╭─ DATA LISTING

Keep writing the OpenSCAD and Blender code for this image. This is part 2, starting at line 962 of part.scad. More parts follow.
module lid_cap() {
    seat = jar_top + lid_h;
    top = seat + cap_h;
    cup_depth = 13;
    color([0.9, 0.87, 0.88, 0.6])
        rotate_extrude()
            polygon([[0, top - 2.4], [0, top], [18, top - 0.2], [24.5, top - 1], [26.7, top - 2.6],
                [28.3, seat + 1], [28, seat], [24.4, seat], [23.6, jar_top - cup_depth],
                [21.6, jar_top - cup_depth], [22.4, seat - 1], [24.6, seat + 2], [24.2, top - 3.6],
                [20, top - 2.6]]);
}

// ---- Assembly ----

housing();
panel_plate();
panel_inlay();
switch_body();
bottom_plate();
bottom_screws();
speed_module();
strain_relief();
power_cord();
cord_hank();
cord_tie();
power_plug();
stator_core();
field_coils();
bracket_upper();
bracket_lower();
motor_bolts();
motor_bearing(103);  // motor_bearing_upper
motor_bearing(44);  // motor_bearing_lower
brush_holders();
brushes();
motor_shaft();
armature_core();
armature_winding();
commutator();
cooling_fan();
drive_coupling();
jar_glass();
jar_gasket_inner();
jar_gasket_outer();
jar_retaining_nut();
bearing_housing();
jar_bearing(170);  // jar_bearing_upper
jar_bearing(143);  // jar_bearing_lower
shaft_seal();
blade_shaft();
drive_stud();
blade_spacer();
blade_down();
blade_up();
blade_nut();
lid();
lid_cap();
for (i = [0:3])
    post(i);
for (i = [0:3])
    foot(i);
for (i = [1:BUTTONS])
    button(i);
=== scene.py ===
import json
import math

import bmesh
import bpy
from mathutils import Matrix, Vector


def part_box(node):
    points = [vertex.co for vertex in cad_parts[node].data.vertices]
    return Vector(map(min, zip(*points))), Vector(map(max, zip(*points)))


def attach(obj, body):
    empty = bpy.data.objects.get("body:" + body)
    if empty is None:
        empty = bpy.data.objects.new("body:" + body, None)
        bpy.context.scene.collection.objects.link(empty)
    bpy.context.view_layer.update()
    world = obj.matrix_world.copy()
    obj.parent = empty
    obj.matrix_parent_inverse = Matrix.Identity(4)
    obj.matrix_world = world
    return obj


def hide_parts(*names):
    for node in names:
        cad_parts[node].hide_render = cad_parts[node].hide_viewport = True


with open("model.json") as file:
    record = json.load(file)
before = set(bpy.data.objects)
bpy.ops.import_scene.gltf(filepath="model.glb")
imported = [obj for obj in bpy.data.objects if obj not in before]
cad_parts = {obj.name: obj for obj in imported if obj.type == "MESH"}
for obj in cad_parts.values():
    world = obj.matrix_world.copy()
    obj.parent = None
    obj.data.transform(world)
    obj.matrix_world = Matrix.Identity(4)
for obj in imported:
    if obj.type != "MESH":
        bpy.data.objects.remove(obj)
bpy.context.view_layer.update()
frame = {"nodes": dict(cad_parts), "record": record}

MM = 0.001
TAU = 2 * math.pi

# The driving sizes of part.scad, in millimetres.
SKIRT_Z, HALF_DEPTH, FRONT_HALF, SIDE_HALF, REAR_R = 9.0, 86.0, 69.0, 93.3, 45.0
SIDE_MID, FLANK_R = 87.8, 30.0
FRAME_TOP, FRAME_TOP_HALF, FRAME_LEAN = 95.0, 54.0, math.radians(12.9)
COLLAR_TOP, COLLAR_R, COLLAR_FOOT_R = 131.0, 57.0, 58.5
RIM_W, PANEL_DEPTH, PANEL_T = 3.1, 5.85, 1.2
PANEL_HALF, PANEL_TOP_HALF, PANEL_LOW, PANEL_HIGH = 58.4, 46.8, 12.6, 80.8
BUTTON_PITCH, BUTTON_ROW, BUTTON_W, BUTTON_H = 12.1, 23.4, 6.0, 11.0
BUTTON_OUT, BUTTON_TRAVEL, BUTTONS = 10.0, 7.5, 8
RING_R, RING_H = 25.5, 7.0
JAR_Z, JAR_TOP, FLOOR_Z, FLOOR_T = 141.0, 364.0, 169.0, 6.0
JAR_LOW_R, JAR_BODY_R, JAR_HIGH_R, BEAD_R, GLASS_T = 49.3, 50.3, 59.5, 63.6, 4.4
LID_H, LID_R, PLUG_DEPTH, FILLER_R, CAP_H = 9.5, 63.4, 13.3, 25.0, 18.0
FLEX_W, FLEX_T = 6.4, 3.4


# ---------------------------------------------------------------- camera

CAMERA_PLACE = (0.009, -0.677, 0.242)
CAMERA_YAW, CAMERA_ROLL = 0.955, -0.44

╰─
╭─ DATA LISTING

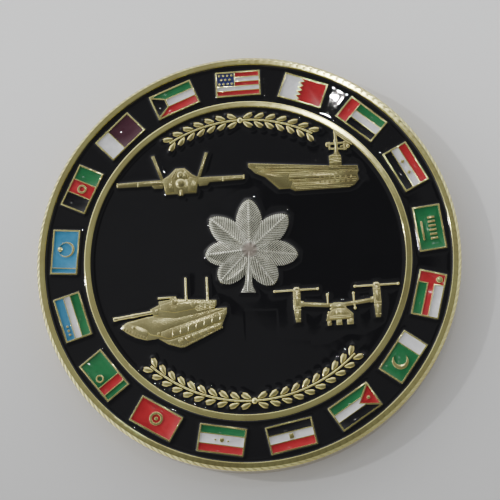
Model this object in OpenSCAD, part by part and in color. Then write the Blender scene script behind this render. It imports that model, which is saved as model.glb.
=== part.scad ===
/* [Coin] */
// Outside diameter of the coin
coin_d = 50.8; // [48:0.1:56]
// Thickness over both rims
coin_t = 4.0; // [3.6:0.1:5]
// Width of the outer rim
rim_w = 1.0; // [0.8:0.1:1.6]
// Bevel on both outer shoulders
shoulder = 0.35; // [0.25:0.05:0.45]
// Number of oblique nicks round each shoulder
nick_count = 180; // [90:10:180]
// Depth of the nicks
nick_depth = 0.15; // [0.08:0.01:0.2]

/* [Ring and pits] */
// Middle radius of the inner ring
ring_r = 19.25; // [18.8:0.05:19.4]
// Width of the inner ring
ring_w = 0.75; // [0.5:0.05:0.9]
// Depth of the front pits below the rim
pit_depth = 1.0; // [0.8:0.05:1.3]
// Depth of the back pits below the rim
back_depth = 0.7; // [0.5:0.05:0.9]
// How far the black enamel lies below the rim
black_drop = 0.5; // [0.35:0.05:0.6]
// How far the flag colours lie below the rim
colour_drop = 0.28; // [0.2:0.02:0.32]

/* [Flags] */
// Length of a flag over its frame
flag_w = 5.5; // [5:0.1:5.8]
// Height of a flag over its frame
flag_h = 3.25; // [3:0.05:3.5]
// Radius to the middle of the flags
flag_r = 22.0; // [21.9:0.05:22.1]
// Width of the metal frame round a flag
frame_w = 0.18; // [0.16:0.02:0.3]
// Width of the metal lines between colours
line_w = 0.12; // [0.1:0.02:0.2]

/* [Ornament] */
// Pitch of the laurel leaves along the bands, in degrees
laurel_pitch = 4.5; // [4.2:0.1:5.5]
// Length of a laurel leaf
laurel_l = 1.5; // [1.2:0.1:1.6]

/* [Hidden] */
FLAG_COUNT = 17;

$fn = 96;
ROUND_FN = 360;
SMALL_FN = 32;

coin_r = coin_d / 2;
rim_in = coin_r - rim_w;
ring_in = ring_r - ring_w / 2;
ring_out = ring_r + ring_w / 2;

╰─
╭─ DATA LISTING

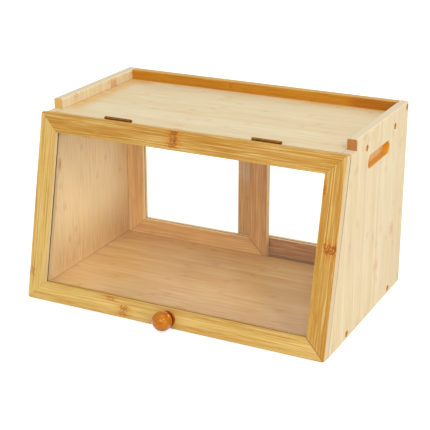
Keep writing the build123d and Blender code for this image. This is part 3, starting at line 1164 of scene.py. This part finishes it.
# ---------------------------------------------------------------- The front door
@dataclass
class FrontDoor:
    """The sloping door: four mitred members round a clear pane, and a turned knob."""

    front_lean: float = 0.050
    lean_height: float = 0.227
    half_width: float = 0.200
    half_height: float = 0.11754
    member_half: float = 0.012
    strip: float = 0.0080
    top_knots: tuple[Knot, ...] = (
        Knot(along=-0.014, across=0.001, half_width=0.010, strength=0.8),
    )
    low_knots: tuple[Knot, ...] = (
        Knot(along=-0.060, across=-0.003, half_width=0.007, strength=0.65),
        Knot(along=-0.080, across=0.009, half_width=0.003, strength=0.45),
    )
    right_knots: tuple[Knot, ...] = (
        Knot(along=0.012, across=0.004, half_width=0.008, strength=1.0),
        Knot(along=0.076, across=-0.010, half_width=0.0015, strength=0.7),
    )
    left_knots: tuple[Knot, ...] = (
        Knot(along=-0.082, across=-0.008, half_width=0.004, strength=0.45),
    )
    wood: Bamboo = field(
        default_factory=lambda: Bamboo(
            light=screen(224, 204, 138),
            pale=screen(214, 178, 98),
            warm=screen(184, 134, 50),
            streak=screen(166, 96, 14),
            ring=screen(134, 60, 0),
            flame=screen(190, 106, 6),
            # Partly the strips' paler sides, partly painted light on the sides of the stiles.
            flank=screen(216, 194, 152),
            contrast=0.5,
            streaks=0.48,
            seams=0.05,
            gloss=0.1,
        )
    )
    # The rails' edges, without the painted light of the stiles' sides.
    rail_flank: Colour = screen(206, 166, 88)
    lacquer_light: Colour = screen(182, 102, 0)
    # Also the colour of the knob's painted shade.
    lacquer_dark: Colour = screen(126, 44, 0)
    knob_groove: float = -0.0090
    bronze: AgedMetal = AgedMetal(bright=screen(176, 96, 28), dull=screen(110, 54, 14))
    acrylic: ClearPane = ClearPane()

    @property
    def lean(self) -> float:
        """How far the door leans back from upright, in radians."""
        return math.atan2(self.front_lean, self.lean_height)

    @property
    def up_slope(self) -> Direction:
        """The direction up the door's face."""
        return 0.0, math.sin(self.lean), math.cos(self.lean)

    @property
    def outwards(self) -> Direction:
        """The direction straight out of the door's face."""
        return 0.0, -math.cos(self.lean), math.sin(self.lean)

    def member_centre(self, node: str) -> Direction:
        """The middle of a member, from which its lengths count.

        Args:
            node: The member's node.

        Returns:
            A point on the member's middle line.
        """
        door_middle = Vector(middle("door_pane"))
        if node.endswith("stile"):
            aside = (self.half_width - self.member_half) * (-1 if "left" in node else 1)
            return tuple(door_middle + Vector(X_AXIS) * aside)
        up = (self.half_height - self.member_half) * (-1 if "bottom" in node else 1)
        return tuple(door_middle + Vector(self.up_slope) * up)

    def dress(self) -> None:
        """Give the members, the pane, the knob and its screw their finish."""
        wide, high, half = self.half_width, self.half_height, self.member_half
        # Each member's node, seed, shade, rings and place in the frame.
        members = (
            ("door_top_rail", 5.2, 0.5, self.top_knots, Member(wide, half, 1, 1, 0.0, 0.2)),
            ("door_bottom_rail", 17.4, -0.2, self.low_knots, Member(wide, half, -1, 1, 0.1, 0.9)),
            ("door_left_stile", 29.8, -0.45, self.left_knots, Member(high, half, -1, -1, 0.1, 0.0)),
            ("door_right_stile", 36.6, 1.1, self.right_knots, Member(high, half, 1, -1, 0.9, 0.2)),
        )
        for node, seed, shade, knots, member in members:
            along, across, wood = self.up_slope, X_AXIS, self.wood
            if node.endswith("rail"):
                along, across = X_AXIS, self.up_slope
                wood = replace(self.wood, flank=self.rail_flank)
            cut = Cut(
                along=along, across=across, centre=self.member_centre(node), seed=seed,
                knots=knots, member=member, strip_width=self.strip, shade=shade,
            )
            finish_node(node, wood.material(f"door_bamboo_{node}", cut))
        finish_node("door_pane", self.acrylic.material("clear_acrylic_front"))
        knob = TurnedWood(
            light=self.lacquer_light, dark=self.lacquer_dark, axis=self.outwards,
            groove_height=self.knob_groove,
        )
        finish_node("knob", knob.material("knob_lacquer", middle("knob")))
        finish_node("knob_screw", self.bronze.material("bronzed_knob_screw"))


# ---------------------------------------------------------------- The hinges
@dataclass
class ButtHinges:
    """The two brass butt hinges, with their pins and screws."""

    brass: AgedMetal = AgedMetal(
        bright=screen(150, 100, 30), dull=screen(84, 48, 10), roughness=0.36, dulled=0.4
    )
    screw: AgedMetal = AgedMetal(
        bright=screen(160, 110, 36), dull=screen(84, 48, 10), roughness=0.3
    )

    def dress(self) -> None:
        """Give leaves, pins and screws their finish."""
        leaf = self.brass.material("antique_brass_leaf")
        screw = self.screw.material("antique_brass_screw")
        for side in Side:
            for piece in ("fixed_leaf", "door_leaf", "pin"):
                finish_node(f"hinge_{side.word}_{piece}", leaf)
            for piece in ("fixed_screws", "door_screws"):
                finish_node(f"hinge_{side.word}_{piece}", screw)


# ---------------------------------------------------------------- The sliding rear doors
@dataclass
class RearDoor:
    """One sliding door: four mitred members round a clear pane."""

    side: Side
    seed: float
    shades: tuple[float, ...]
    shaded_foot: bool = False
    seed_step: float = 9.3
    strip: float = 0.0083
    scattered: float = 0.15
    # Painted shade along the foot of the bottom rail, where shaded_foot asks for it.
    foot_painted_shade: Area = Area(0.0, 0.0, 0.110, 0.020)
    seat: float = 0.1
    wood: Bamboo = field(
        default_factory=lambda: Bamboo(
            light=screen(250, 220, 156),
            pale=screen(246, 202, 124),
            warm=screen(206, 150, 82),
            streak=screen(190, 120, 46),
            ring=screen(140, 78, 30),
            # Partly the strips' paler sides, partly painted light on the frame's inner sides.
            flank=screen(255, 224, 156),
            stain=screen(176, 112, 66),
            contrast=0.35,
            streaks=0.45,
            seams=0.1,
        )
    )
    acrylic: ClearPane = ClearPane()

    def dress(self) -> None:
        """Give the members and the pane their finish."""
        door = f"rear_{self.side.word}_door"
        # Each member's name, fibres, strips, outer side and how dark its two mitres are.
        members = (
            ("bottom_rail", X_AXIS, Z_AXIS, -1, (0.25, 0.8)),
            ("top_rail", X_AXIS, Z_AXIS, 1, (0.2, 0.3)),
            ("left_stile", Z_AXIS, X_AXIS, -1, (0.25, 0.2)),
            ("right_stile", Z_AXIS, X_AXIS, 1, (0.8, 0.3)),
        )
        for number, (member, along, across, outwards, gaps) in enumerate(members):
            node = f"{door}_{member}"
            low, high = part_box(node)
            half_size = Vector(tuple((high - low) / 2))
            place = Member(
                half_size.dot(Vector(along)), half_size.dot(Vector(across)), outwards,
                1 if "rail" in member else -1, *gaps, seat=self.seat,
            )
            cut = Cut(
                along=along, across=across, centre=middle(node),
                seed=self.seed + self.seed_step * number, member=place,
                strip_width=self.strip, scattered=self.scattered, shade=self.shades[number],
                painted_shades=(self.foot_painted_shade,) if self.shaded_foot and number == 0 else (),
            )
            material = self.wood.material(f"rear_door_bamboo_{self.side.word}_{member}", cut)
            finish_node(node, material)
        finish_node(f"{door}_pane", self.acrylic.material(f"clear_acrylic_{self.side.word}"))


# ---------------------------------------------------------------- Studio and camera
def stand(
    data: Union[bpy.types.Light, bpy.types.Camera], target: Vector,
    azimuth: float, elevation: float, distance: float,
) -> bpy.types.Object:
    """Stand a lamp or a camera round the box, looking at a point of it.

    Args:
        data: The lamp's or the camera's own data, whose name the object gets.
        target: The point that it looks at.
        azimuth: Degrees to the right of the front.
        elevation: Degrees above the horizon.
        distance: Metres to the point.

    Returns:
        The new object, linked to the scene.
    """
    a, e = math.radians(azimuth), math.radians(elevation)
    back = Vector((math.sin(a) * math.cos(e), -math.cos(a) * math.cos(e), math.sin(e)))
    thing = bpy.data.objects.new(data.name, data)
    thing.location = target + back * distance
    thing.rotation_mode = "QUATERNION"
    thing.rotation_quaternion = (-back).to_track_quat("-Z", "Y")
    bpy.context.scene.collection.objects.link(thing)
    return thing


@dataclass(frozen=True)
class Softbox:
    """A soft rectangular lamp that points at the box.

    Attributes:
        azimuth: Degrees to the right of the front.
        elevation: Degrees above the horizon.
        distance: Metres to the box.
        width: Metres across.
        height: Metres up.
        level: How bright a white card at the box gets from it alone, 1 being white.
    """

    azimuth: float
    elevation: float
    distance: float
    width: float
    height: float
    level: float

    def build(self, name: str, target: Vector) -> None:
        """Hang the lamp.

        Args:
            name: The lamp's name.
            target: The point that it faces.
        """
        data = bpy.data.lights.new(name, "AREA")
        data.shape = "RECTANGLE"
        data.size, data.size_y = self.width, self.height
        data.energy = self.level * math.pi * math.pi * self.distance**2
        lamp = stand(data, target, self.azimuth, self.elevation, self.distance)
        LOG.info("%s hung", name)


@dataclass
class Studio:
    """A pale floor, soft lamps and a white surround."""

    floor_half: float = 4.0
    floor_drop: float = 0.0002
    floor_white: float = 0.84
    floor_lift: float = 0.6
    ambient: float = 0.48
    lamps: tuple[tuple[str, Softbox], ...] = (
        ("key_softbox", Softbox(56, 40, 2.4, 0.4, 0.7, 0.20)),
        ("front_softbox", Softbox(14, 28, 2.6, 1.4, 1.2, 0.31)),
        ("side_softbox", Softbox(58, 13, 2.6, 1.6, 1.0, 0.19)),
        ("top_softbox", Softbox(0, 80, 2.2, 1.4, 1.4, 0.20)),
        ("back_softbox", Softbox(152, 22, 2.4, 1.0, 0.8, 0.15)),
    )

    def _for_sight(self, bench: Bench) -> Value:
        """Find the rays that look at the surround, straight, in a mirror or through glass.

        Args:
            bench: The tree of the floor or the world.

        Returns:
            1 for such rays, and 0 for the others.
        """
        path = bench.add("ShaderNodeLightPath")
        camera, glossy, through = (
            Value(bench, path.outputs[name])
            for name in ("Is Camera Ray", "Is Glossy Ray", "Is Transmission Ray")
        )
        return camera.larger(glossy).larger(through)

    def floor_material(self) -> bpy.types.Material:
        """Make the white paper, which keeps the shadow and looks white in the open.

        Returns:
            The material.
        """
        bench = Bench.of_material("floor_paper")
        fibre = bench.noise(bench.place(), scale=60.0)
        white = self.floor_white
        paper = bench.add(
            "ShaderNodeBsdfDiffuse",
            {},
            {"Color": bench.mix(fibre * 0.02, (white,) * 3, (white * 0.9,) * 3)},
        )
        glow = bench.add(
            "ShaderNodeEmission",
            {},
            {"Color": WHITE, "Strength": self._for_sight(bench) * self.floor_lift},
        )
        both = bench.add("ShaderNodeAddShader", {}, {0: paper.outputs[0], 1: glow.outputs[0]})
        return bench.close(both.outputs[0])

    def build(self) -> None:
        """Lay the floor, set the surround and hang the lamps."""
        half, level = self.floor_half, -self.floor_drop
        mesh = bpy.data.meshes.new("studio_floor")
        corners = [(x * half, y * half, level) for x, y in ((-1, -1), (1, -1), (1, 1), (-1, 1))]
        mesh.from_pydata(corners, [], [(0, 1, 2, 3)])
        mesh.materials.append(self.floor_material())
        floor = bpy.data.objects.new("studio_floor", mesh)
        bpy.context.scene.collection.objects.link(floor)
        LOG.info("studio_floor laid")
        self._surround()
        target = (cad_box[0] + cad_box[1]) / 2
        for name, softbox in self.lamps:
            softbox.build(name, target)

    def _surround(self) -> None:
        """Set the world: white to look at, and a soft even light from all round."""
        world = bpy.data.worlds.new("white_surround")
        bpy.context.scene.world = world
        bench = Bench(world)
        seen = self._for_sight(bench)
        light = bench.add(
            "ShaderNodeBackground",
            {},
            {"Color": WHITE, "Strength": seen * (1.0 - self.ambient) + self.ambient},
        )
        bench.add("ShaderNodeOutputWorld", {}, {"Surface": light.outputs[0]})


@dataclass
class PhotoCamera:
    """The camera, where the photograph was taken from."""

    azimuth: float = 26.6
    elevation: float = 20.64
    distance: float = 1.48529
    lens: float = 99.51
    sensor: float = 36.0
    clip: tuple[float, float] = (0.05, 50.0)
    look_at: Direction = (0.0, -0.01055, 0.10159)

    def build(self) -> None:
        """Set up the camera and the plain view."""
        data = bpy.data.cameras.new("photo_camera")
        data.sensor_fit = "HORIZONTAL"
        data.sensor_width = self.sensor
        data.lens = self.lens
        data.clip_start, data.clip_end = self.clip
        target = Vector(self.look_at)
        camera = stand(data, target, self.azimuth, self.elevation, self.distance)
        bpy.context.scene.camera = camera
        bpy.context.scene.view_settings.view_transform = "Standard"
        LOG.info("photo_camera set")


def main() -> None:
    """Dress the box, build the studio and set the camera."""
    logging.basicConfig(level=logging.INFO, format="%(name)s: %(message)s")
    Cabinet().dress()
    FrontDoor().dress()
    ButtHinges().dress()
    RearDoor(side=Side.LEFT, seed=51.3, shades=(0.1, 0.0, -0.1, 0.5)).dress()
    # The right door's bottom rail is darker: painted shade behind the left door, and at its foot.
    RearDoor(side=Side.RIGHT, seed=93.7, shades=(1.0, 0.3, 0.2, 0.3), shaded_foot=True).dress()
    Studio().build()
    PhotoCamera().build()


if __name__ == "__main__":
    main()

╰─

Using the listing above, pick out each line that contains the word "imported", then copy it.

> _TASK SOLUTION_:
imported = [obj for obj in bpy.data.objects if obj not in before]
cad_parts = {obj.name: obj for obj in imported if obj.type == "MESH"}
for obj in imported:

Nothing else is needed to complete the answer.